EXERCISE INSTRUCTIONS: Everything from the line containing "add('rocker_back_plate', rockerBackPlate(), greyPlastic());" to the line containing "points = [vertex.co", both lines included, must be copied exactly; nothing else should be.

DATASET ENTRIES:
----------------------------------------

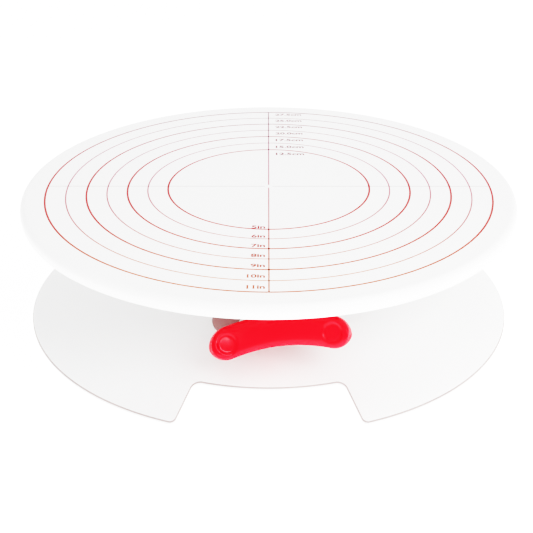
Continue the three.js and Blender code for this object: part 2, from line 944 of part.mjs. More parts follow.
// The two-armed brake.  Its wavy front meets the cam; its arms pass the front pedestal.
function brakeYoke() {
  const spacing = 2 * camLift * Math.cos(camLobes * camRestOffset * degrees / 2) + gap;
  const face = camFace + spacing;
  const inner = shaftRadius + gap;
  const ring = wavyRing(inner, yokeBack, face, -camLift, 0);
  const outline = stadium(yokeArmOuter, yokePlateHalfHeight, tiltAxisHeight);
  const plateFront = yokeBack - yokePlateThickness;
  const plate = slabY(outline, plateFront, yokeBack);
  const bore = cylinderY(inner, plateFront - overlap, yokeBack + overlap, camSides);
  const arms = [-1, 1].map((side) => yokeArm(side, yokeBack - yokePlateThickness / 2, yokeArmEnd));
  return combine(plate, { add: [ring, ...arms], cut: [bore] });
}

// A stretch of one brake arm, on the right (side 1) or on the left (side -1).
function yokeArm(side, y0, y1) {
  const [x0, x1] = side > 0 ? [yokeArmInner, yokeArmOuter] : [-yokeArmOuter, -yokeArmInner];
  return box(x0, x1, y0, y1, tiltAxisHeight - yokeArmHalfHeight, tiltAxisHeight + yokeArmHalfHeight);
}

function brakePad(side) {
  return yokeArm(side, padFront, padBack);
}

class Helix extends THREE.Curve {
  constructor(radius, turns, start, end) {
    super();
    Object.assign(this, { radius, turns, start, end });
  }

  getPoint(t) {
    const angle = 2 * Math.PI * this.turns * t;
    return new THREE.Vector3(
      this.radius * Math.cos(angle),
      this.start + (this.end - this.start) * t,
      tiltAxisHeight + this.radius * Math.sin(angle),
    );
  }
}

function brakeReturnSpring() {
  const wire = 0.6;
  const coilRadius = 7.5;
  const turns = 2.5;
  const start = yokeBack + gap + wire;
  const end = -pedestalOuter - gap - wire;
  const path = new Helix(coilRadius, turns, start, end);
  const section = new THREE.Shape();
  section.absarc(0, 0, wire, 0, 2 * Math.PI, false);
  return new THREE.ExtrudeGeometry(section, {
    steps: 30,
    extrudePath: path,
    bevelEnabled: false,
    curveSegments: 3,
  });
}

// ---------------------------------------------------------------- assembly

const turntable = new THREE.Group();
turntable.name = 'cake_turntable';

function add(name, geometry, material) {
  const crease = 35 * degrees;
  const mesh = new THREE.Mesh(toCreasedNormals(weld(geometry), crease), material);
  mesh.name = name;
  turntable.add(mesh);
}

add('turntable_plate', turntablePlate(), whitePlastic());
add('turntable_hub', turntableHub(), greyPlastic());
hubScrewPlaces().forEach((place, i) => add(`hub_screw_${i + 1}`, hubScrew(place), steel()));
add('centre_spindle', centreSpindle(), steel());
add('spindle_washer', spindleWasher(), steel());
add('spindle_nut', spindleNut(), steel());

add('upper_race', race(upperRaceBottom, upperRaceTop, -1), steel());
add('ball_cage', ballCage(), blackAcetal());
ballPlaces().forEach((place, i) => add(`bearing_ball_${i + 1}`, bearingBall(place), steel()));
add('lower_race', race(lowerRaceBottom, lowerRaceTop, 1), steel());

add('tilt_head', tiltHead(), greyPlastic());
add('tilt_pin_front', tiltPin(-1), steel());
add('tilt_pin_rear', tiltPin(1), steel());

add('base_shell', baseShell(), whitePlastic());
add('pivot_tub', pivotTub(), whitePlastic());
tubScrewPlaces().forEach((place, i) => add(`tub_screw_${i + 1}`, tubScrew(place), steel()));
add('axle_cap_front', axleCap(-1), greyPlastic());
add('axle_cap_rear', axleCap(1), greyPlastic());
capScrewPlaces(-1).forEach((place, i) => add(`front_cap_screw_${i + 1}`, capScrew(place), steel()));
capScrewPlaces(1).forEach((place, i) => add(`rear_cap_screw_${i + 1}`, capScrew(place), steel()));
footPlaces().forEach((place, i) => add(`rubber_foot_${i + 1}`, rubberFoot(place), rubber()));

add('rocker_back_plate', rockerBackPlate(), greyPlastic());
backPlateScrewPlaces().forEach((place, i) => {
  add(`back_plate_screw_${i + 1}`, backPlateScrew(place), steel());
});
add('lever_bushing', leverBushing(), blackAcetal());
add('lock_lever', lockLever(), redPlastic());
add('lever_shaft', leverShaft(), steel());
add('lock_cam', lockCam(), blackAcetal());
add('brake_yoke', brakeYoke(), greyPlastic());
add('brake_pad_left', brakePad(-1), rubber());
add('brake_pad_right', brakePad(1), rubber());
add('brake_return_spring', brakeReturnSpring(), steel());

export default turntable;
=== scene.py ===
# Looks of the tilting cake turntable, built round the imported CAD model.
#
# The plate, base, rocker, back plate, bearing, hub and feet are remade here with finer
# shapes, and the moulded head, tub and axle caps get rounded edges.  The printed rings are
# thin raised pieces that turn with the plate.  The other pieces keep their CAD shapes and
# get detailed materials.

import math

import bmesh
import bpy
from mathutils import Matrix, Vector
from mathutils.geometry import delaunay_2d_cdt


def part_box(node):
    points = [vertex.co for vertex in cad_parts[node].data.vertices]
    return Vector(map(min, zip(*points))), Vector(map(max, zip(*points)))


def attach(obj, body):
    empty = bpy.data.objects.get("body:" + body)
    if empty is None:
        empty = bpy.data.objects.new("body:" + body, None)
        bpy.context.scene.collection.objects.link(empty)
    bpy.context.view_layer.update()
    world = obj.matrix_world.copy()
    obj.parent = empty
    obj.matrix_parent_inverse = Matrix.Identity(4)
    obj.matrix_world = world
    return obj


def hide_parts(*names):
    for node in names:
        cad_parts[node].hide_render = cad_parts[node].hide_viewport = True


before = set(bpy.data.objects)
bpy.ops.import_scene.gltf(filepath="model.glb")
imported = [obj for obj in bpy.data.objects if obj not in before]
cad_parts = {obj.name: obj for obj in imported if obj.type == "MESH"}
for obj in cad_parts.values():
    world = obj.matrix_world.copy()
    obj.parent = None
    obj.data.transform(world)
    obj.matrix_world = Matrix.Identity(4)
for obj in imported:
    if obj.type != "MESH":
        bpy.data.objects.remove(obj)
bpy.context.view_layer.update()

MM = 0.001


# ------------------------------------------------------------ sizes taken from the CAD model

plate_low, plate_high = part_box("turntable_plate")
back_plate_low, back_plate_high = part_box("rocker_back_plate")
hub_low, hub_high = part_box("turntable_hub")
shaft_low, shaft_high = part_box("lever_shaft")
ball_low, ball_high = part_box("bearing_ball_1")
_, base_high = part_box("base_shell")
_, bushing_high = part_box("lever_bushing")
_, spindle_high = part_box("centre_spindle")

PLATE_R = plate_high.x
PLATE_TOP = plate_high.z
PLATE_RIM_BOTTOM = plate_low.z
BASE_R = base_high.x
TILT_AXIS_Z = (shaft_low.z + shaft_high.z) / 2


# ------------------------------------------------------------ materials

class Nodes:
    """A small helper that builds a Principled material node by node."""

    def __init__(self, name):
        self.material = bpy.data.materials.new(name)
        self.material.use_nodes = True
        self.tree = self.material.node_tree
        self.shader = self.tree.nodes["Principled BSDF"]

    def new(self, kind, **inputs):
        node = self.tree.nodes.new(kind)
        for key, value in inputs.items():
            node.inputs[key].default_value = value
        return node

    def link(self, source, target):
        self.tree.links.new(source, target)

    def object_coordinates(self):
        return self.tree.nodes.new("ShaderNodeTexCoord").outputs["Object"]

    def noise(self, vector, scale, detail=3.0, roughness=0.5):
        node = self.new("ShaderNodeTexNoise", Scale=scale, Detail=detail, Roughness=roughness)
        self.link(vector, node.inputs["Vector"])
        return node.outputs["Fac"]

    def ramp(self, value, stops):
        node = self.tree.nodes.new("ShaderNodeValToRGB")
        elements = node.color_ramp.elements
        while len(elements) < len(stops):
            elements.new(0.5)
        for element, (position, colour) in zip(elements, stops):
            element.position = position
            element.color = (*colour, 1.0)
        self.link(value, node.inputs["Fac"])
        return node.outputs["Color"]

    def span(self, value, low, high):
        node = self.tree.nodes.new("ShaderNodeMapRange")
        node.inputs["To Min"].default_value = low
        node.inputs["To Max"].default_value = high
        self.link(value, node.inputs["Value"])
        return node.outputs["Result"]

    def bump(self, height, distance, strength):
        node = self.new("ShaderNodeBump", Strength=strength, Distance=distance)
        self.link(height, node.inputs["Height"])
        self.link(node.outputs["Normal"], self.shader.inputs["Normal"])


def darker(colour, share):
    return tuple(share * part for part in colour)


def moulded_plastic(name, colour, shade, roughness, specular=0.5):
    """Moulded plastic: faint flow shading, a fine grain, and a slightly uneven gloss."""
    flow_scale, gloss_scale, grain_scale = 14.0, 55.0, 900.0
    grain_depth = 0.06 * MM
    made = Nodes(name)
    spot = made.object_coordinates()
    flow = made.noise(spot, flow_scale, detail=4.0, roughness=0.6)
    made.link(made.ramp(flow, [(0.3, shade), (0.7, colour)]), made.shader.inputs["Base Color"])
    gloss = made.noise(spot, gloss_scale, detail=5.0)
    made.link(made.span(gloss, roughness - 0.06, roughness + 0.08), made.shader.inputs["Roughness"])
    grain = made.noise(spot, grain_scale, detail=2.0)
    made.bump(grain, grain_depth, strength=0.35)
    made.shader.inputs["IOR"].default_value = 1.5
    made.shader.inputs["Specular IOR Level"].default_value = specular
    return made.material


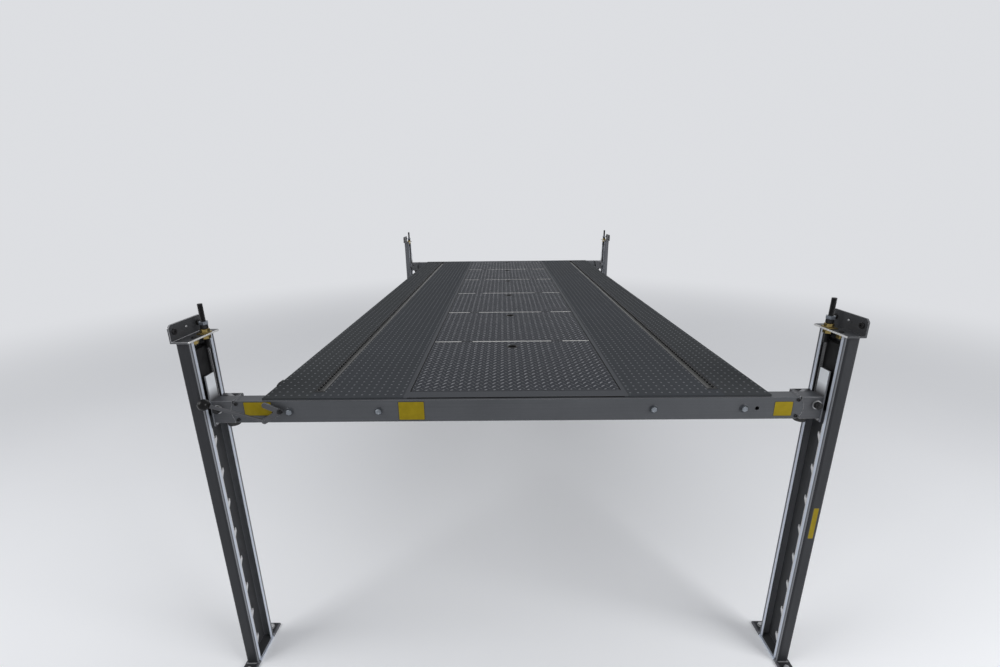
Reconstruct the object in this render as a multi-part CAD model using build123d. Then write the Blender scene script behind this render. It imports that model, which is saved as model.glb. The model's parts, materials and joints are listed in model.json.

----------------------------------------

FINISHED TASK:
add('rocker_back_plate', rockerBackPlate(), greyPlastic());
backPlateScrewPlaces().forEach((place, i) => {
  add(`back_plate_screw_${i + 1}`, backPlateScrew(place), steel());
});
add('lever_bushing', leverBushing(), blackAcetal());
add('lock_lever', lockLever(), redPlastic());
add('lever_shaft', leverShaft(), steel());
add('lock_cam', lockCam(), blackAcetal());
add('brake_yoke', brakeYoke(), greyPlastic());
add('brake_pad_left', brakePad(-1), rubber());
add('brake_pad_right', brakePad(1), rubber());
add('brake_return_spring', brakeReturnSpring(), steel());

export default turntable;
=== scene.py ===
# Looks of the tilting cake turntable, built round the imported CAD model.
#
# The plate, base, rocker, back plate, bearing, hub and feet are remade here with finer
# shapes, and the moulded head, tub and axle caps get rounded edges.  The printed rings are
# thin raised pieces that turn with the plate.  The other pieces keep their CAD shapes and
# get detailed materials.

import math

import bmesh
import bpy
from mathutils import Matrix, Vector
from mathutils.geometry import delaunay_2d_cdt


def part_box(node):
    points = [vertex.co for vertex in cad_parts[node].data.vertices]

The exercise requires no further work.